#### The exercise
Tally the lines in the listing below that include "code". Answer with the count and nothing more.

╔══

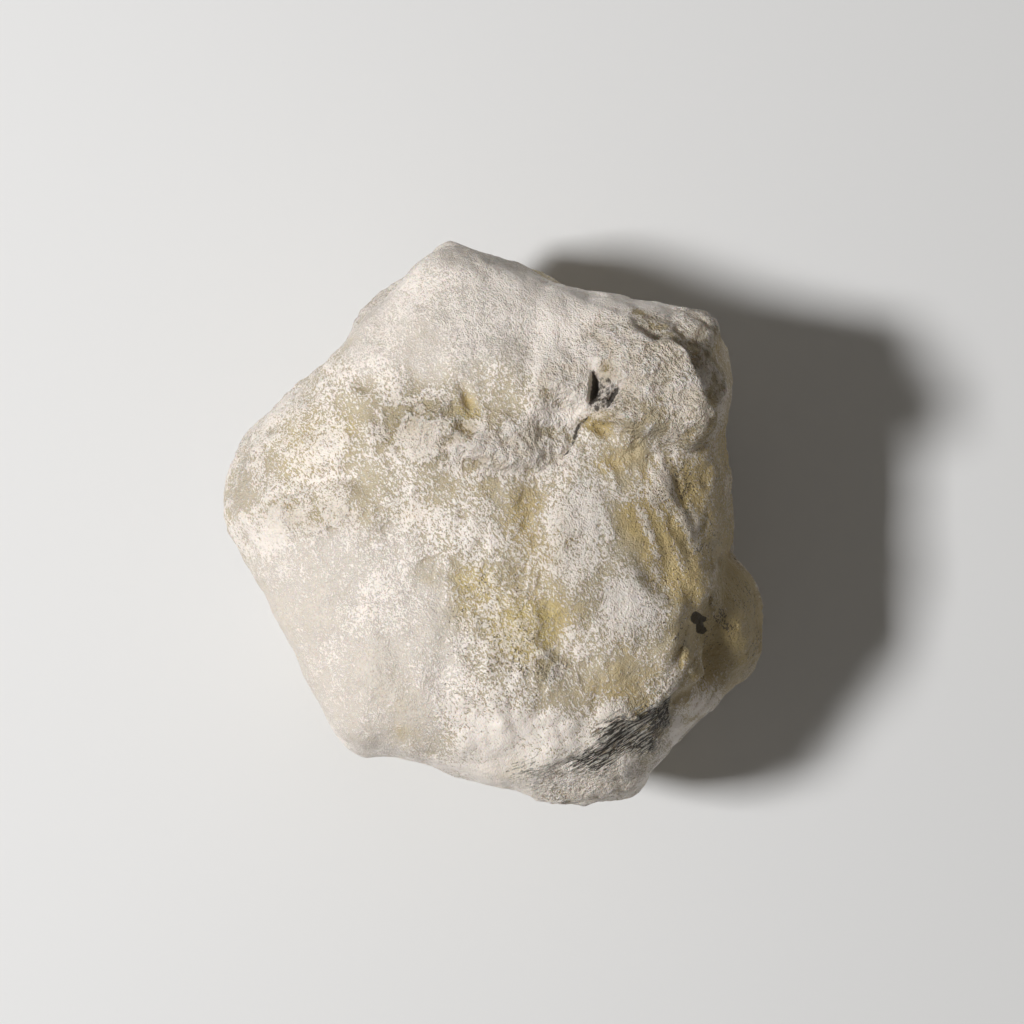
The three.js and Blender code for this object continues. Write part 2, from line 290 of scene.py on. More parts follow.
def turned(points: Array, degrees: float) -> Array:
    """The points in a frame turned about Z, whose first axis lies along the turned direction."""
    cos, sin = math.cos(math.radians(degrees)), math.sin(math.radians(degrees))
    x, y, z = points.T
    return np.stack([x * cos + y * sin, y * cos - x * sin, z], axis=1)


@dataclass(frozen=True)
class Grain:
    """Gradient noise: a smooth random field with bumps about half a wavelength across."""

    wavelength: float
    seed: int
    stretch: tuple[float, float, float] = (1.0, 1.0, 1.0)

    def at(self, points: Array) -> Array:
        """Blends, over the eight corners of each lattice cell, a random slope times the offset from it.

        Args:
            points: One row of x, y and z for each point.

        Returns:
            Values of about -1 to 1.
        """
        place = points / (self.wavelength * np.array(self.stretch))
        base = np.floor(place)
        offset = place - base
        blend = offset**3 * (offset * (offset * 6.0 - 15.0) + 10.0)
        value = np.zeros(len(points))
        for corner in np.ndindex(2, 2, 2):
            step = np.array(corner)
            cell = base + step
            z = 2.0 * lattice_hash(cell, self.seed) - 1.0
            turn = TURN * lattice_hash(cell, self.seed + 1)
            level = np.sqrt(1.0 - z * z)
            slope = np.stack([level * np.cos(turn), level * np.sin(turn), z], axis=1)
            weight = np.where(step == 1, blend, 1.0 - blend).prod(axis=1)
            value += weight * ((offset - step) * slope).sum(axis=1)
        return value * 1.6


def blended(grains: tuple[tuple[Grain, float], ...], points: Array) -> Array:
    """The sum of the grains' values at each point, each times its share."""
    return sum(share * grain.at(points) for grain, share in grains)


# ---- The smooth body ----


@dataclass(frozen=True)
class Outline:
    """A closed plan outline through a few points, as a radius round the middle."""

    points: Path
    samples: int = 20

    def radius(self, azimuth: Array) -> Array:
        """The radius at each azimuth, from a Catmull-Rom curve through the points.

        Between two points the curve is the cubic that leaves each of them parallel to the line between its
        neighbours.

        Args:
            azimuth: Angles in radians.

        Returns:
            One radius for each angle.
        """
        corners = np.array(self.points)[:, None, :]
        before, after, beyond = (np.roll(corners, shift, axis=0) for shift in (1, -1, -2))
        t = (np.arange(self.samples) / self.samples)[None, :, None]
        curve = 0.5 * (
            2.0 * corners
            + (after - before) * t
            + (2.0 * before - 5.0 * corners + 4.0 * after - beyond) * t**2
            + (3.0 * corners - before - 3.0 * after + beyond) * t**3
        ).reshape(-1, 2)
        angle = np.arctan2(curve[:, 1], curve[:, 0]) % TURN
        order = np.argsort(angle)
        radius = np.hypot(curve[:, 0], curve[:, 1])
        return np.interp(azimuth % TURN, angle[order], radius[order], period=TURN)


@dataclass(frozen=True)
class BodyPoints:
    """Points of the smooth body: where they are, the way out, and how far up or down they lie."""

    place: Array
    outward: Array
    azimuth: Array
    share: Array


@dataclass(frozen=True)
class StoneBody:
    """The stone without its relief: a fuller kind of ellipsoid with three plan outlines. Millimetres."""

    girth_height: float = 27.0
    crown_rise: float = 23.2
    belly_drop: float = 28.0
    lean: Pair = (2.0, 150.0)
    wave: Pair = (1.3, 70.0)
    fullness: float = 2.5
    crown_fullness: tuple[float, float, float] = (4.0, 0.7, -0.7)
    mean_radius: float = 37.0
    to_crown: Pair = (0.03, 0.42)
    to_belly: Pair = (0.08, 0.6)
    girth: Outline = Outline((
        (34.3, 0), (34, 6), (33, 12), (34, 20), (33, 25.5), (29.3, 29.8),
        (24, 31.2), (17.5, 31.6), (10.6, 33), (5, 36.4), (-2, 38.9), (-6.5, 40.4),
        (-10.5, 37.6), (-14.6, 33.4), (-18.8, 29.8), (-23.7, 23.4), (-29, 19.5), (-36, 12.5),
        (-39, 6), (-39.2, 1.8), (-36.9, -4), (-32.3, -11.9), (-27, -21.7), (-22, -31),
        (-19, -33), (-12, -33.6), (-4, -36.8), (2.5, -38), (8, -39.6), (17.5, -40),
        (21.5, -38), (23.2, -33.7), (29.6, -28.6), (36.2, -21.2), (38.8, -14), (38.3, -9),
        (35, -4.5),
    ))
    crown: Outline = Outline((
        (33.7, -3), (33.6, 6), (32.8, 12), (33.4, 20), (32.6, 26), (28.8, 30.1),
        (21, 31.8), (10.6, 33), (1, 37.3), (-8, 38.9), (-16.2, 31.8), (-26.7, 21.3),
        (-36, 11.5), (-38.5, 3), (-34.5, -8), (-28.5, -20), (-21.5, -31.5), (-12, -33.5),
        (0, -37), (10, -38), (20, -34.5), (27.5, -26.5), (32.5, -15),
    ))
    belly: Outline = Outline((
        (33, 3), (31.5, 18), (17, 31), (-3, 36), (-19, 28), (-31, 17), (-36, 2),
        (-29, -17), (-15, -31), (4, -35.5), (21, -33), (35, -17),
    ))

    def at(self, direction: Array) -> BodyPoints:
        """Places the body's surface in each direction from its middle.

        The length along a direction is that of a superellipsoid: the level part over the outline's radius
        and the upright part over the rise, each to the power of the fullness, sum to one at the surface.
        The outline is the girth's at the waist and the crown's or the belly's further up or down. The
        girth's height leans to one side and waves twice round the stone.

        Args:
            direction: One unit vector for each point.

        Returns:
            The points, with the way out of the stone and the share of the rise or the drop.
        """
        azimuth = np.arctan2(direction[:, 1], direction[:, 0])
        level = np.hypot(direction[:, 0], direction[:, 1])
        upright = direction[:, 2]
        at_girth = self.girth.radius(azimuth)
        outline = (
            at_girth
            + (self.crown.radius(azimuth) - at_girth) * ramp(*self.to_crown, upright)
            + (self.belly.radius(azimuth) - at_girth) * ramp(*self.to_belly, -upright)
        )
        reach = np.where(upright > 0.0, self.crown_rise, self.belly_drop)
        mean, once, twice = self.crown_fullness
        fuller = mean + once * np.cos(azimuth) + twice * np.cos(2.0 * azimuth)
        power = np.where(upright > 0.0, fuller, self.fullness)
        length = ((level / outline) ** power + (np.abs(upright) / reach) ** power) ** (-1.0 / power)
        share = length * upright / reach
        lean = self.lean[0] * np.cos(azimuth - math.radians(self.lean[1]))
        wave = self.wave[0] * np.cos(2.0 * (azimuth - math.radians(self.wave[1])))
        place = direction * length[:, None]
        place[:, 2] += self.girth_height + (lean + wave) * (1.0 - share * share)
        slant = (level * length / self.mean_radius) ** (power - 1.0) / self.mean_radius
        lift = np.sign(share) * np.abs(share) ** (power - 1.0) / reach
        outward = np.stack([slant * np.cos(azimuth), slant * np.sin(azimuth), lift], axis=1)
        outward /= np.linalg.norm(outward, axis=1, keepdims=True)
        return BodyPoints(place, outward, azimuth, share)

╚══
╔══

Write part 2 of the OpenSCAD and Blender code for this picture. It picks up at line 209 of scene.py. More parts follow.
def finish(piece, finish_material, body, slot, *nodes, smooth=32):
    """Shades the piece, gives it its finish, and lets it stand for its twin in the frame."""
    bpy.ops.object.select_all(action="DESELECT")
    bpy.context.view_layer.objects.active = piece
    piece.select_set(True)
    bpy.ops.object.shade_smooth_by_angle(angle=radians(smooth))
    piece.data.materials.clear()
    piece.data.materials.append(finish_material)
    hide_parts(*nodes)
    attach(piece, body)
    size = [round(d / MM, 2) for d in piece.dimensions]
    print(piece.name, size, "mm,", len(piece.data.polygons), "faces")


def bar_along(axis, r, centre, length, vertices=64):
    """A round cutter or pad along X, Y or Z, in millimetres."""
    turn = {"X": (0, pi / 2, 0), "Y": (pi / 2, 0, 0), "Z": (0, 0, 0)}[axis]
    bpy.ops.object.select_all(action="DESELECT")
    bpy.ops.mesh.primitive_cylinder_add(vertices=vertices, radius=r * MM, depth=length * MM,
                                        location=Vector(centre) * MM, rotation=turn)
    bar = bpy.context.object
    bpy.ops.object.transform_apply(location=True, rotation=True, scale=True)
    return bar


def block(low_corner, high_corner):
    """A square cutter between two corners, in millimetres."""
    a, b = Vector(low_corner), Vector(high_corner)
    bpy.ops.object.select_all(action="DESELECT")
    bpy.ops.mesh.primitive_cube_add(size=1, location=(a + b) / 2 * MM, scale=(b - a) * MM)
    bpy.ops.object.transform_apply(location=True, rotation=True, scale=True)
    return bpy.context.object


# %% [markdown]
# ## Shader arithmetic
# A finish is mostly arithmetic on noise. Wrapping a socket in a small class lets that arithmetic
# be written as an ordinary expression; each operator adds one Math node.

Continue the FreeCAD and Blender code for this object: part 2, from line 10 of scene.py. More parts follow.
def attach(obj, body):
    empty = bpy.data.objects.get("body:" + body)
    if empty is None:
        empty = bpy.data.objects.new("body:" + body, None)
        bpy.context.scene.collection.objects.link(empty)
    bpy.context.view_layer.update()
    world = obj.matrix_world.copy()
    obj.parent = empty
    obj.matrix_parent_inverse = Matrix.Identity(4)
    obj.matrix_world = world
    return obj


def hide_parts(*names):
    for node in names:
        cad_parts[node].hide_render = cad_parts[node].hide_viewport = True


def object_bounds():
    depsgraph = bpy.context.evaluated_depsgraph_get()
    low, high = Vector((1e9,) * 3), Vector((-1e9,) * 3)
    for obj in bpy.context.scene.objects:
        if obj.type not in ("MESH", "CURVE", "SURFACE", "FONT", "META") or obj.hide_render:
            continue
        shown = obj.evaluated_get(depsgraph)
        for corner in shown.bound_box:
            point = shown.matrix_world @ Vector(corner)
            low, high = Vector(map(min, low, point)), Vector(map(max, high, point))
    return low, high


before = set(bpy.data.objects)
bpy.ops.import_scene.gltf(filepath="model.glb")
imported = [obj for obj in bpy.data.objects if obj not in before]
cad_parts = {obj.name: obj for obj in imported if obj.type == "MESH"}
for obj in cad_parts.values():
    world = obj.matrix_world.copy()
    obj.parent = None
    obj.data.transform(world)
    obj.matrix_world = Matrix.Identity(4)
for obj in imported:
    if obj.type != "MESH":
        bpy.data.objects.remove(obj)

╚══

#### Answer to the exercise
3